==== SUPPLIED RECORDS

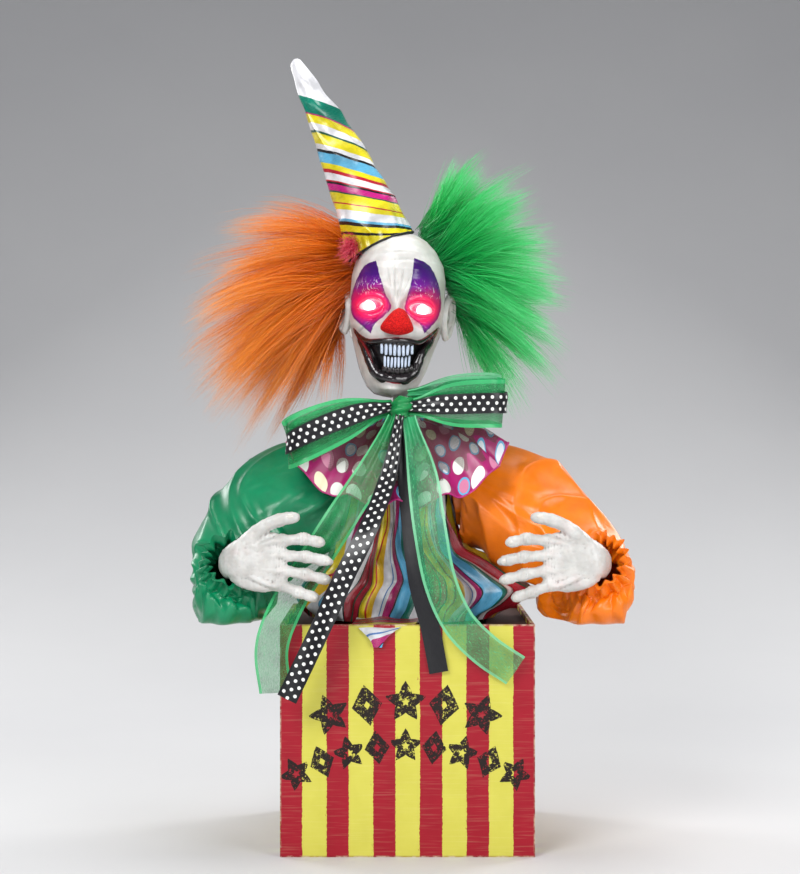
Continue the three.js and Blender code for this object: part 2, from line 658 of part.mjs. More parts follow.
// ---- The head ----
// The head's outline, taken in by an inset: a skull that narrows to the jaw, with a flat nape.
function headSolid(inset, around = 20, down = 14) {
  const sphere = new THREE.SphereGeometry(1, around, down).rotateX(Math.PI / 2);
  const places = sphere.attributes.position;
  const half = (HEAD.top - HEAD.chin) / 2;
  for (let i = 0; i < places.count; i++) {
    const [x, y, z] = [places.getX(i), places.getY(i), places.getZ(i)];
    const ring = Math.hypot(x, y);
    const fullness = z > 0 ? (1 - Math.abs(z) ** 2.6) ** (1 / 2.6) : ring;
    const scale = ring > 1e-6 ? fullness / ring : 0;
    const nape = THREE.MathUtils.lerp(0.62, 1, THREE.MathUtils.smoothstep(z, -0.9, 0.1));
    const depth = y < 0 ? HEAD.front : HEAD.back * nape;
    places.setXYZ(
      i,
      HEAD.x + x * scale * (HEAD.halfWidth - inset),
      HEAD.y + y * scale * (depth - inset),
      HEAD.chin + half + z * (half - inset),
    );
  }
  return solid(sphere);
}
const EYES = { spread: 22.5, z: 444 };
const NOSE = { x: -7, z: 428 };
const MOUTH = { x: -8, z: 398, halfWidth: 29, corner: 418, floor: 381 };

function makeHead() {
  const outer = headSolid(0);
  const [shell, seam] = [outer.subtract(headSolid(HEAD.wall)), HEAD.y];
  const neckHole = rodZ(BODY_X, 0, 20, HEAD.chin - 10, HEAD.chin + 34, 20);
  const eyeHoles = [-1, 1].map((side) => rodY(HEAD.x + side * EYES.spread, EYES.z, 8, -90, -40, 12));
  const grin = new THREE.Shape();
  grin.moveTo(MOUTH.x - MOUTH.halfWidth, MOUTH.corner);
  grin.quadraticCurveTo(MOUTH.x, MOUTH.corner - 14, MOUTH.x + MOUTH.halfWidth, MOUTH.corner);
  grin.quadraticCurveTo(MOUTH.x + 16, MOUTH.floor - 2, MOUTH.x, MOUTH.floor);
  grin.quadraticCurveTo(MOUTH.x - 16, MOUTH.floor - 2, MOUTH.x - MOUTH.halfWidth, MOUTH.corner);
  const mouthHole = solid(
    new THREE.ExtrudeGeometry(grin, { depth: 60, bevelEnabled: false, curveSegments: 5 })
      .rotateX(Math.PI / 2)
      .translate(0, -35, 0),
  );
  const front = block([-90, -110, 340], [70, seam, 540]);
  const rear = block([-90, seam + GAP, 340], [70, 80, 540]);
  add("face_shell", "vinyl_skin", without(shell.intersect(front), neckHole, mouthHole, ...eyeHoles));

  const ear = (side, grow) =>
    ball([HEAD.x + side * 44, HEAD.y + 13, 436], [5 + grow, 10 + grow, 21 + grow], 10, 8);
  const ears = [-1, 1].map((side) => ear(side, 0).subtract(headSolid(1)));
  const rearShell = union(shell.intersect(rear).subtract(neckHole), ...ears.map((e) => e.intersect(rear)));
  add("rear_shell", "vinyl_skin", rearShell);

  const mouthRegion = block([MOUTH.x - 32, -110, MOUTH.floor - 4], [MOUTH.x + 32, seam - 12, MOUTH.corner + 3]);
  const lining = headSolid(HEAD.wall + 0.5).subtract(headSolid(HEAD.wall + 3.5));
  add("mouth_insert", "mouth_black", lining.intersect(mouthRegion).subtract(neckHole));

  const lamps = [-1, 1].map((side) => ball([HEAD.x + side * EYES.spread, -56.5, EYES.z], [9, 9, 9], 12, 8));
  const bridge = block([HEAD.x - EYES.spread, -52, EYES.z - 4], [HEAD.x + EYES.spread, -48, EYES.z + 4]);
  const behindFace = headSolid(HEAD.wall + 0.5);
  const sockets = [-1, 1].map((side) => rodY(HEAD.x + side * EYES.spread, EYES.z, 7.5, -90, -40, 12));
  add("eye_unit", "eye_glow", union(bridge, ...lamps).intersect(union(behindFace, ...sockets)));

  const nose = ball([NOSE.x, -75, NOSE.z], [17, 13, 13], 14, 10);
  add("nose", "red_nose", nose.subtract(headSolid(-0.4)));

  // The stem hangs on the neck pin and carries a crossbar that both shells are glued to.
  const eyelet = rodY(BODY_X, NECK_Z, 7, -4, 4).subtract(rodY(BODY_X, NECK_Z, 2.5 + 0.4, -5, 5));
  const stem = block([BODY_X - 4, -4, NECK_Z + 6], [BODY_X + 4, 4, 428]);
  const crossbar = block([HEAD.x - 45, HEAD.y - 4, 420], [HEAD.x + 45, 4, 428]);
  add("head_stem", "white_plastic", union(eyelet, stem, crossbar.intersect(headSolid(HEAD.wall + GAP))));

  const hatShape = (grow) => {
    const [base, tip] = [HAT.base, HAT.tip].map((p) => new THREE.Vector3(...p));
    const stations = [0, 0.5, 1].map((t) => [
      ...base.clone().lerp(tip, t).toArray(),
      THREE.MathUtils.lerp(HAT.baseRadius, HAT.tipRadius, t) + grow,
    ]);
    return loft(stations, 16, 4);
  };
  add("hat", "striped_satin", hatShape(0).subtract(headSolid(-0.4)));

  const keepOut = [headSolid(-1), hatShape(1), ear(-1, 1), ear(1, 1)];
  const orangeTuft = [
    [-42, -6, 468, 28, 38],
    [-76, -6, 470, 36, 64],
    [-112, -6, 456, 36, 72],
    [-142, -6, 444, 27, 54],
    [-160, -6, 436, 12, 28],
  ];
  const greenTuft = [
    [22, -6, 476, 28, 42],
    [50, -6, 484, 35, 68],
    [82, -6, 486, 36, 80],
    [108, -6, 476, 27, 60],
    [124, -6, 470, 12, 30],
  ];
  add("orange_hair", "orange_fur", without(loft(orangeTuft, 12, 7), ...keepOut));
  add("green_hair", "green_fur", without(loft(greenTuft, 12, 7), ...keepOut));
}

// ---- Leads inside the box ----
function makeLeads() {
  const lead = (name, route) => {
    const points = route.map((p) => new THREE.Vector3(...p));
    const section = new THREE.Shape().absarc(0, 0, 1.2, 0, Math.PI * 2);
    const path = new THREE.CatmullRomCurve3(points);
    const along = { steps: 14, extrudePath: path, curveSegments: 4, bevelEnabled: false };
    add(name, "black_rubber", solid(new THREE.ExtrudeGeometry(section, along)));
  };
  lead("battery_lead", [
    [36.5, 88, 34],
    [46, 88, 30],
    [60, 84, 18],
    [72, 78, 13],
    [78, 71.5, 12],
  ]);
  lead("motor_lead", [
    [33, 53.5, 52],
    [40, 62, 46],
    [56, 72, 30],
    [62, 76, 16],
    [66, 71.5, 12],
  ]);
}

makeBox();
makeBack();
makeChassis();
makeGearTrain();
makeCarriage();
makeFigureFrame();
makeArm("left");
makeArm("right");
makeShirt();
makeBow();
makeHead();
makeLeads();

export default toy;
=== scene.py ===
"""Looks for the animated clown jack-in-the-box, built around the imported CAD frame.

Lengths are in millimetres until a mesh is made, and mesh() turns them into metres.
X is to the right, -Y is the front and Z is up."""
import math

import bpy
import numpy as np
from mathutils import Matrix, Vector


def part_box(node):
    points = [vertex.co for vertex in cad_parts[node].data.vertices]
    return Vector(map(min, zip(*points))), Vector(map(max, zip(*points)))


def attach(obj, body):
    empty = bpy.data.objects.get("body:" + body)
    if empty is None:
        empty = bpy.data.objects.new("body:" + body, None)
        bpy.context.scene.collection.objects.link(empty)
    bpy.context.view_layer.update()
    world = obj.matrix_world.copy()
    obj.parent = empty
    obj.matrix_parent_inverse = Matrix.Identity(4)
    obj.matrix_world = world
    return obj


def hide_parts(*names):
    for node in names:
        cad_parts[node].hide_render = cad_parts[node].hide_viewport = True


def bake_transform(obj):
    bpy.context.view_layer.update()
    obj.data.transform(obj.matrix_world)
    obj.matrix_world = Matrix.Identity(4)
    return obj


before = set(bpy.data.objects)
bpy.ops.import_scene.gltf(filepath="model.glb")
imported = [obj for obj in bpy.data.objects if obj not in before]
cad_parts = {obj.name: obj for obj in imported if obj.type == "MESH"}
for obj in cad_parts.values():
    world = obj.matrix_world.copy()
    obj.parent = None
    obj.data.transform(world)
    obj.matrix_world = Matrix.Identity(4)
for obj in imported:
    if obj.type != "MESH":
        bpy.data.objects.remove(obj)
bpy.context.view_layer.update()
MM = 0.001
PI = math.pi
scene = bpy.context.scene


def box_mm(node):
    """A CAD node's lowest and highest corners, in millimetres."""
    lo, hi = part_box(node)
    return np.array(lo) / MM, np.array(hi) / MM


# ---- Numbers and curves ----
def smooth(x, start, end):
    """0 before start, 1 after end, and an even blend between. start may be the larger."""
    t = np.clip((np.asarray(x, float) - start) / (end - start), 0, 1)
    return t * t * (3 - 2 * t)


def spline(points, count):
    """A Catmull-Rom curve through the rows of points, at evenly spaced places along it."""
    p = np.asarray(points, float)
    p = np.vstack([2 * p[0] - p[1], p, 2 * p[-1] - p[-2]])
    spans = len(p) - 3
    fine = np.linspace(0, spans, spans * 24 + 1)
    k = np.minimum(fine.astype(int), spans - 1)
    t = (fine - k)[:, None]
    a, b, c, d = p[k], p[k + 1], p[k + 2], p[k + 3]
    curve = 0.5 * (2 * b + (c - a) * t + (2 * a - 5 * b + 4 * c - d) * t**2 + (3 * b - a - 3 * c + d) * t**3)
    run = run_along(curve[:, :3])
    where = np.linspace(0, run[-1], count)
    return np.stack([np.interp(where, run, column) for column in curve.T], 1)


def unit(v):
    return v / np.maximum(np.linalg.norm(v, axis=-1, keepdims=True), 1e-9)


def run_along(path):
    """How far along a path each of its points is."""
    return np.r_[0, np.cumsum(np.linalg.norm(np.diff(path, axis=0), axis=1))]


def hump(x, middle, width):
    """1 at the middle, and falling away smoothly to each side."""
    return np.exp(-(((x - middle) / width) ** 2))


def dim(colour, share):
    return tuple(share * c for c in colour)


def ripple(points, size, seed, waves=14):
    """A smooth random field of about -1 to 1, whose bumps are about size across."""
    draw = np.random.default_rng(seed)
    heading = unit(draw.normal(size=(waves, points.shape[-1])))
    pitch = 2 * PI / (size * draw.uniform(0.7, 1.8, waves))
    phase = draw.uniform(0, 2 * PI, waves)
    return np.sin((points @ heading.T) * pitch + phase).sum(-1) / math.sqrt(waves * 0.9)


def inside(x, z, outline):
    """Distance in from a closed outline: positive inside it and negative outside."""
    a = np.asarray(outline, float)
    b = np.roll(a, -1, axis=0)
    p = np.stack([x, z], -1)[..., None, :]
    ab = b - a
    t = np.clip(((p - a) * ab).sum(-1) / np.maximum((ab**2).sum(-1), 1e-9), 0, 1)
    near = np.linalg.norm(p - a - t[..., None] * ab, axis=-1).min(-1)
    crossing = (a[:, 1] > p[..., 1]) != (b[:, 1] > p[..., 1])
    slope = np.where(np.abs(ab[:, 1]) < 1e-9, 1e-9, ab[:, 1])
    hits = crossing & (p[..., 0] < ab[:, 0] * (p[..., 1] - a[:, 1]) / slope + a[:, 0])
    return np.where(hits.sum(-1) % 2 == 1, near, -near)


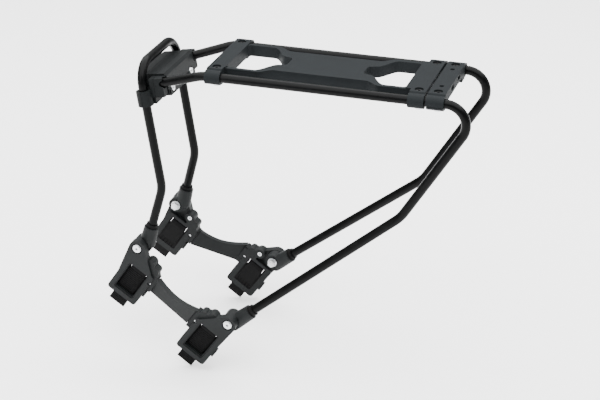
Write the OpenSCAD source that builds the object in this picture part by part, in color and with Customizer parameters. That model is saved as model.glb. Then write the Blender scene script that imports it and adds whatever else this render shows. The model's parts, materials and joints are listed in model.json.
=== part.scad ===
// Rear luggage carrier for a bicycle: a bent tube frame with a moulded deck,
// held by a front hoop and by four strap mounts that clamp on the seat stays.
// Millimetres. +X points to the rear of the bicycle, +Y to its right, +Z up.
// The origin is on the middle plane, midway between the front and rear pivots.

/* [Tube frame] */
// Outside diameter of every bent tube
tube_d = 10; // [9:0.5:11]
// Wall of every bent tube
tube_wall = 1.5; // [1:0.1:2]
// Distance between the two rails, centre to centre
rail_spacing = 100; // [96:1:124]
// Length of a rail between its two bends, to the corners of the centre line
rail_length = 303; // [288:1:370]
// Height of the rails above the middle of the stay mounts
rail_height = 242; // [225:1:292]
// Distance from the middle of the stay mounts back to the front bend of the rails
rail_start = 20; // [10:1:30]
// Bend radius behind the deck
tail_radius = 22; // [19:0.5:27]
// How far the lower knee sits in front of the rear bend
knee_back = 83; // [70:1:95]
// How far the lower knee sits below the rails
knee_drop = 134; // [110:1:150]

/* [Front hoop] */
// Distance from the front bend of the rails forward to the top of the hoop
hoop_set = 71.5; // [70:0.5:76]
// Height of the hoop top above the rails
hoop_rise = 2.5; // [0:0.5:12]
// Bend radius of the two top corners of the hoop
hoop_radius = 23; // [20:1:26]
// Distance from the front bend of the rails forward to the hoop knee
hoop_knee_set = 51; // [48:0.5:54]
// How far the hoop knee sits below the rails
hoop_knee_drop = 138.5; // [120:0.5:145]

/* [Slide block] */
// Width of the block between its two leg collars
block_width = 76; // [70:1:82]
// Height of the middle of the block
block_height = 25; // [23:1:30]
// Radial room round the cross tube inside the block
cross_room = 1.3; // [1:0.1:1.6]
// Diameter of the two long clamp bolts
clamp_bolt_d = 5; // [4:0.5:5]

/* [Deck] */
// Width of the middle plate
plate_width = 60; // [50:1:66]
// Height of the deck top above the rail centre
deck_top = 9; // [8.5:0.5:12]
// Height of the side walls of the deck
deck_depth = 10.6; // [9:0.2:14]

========

■ INSTRUCTIONS FOR THE TASK: Repeat, character for character, the lines of the material above from the line with "before = set(bpy.data.objects)" through the line with "bpy.data.objects.remove(obj)".

■ RESPONSE BELOW:
before = set(bpy.data.objects)
bpy.ops.import_scene.gltf(filepath="model.glb")
imported = [obj for obj in bpy.data.objects if obj not in before]
cad_parts = {obj.name: obj for obj in imported if obj.type == "MESH"}
for obj in cad_parts.values():
    world = obj.matrix_world.copy()
    obj.parent = None
    obj.data.transform(world)
    obj.matrix_world = Matrix.Identity(4)
for obj in imported:
    if obj.type != "MESH":
        bpy.data.objects.remove(obj)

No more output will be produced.